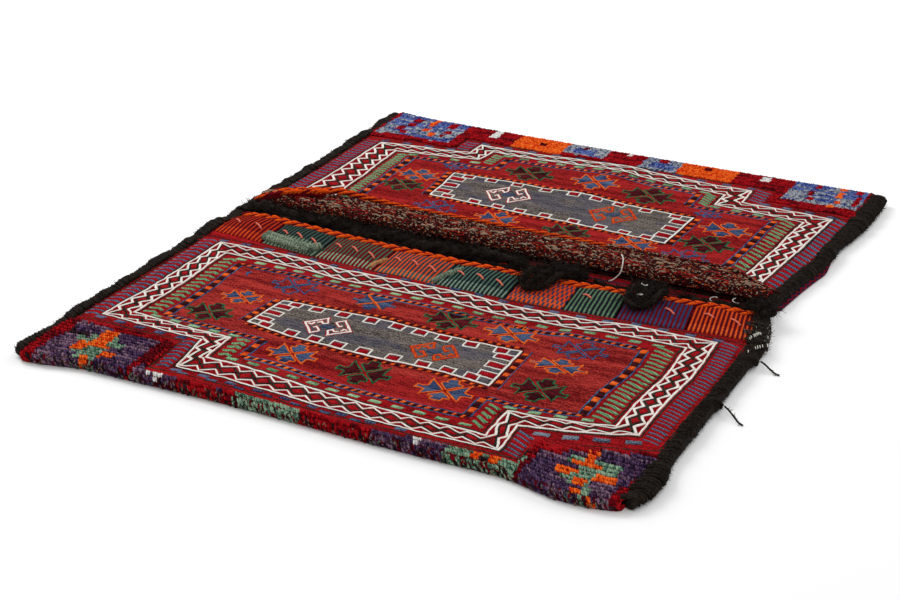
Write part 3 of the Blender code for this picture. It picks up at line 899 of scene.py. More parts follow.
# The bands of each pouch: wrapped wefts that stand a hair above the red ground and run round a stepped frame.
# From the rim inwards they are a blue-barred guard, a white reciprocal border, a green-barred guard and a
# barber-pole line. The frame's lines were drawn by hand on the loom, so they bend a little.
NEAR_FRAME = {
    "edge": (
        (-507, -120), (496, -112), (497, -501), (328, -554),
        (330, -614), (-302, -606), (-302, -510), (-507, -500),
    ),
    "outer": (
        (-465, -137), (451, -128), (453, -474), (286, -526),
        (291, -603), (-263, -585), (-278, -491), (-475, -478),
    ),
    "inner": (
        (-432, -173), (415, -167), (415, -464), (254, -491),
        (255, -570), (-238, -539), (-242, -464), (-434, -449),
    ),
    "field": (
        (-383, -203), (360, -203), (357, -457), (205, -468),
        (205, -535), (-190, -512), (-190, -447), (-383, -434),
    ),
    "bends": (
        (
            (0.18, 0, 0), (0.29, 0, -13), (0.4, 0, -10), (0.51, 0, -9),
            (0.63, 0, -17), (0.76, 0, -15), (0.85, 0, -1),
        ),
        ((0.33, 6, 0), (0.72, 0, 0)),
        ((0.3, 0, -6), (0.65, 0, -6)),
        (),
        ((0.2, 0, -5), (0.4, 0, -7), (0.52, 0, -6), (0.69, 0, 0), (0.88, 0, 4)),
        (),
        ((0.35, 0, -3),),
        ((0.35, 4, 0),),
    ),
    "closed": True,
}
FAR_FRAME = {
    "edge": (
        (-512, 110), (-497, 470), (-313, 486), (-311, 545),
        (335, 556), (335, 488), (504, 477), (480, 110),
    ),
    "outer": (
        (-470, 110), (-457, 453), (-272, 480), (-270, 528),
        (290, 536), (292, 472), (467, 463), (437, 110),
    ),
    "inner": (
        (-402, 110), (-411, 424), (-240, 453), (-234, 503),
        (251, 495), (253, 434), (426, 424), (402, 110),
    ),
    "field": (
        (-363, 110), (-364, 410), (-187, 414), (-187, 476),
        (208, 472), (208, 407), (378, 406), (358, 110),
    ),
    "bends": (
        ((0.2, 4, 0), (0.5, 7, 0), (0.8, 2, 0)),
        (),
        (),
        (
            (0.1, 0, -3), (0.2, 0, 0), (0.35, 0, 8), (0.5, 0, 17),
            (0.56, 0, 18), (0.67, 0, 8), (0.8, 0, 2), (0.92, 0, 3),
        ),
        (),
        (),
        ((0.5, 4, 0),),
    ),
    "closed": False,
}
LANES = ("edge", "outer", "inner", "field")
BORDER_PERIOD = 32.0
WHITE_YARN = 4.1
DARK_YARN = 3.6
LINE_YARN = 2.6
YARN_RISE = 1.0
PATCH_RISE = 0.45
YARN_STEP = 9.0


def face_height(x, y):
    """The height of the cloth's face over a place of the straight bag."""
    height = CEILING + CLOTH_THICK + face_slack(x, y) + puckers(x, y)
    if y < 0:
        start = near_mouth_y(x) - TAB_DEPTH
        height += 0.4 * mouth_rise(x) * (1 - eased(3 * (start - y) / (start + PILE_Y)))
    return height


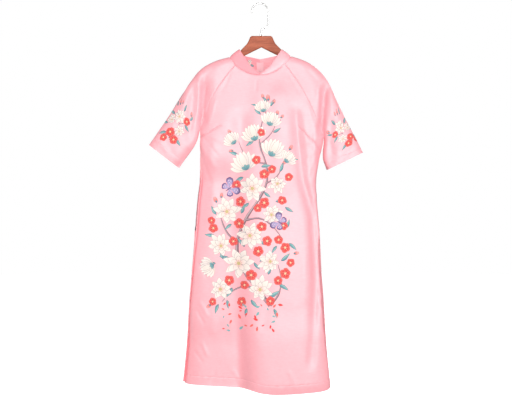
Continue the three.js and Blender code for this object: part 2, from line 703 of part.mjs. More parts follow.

-------------------------

- **Goal**
Print the records above exactly as they appear.

- **Complete output**
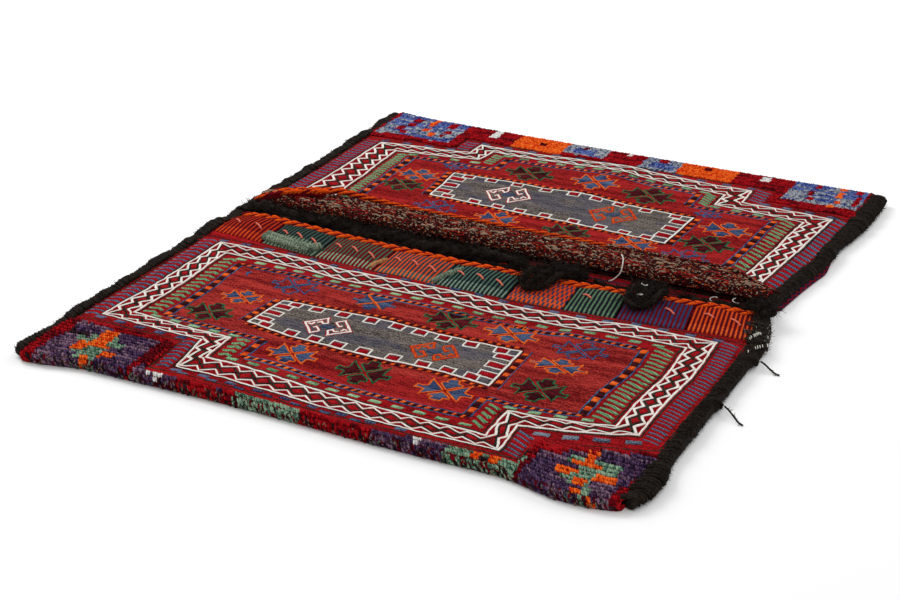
Write part 3 of the Blender code for this picture. It picks up at line 899 of scene.py. More parts follow.
# The bands of each pouch: wrapped wefts that stand a hair above the red ground and run round a stepped frame.
# From the rim inwards they are a blue-barred guard, a white reciprocal border, a green-barred guard and a
# barber-pole line. The frame's lines were drawn by hand on the loom, so they bend a little.
NEAR_FRAME = {
    "edge": (
        (-507, -120), (496, -112), (497, -501), (328, -554),
        (330, -614), (-302, -606), (-302, -510), (-507, -500),
    ),
    "outer": (
        (-465, -137), (451, -128), (453, -474), (286, -526),
        (291, -603), (-263, -585), (-278, -491), (-475, -478),
    ),
    "inner": (
        (-432, -173), (415, -167), (415, -464), (254, -491),
        (255, -570), (-238, -539), (-242, -464), (-434, -449),
    ),
    "field": (
        (-383, -203), (360, -203), (357, -457), (205, -468),
        (205, -535), (-190, -512), (-190, -447), (-383, -434),
    ),
    "bends": (
        (
            (0.18, 0, 0), (0.29, 0, -13), (0.4, 0, -10), (0.51, 0, -9),
            (0.63, 0, -17), (0.76, 0, -15), (0.85, 0, -1),
        ),
        ((0.33, 6, 0), (0.72, 0, 0)),
        ((0.3, 0, -6), (0.65, 0, -6)),
        (),
        ((0.2, 0, -5), (0.4, 0, -7), (0.52, 0, -6), (0.69, 0, 0), (0.88, 0, 4)),
        (),
        ((0.35, 0, -3),),
        ((0.35, 4, 0),),
    ),
    "closed": True,
}
FAR_FRAME = {
    "edge": (
        (-512, 110), (-497, 470), (-313, 486), (-311, 545),
        (335, 556), (335, 488), (504, 477), (480, 110),
    ),
    "outer": (
        (-470, 110), (-457, 453), (-272, 480), (-270, 528),
        (290, 536), (292, 472), (467, 463), (437, 110),
    ),
    "inner": (
        (-402, 110), (-411, 424), (-240, 453), (-234, 503),
        (251, 495), (253, 434), (426, 424), (402, 110),
    ),
    "field": (
        (-363, 110), (-364, 410), (-187, 414), (-187, 476),
        (208, 472), (208, 407), (378, 406), (358, 110),
    ),
    "bends": (
        ((0.2, 4, 0), (0.5, 7, 0), (0.8, 2, 0)),
        (),
        (),
        (
            (0.1, 0, -3), (0.2, 0, 0), (0.35, 0, 8), (0.5, 0, 17),
            (0.56, 0, 18), (0.67, 0, 8), (0.8, 0, 2), (0.92, 0, 3),
        ),
        (),
        (),
        ((0.5, 4, 0),),
    ),
    "closed": False,
}
LANES = ("edge", "outer", "inner", "field")
BORDER_PERIOD = 32.0
WHITE_YARN = 4.1
DARK_YARN = 3.6
LINE_YARN = 2.6
YARN_RISE = 1.0
PATCH_RISE = 0.45
YARN_STEP = 9.0


def face_height(x, y):
    """The height of the cloth's face over a place of the straight bag."""
    height = CEILING + CLOTH_THICK + face_slack(x, y) + puckers(x, y)
    if y < 0:
        start = near_mouth_y(x) - TAB_DEPTH
        height += 0.4 * mouth_rise(x) * (1 - eased(3 * (start - y) / (start + PILE_Y)))
    return height


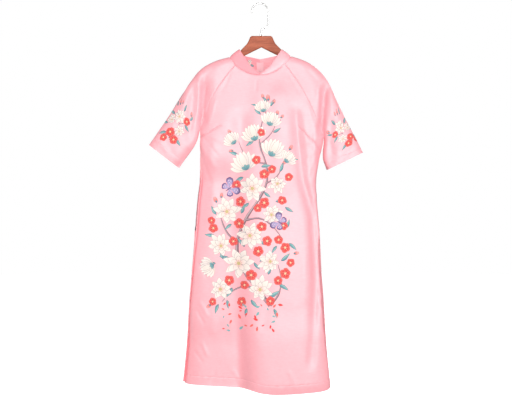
Continue the three.js and Blender code for this object: part 2, from line 703 of part.mjs. More parts follow.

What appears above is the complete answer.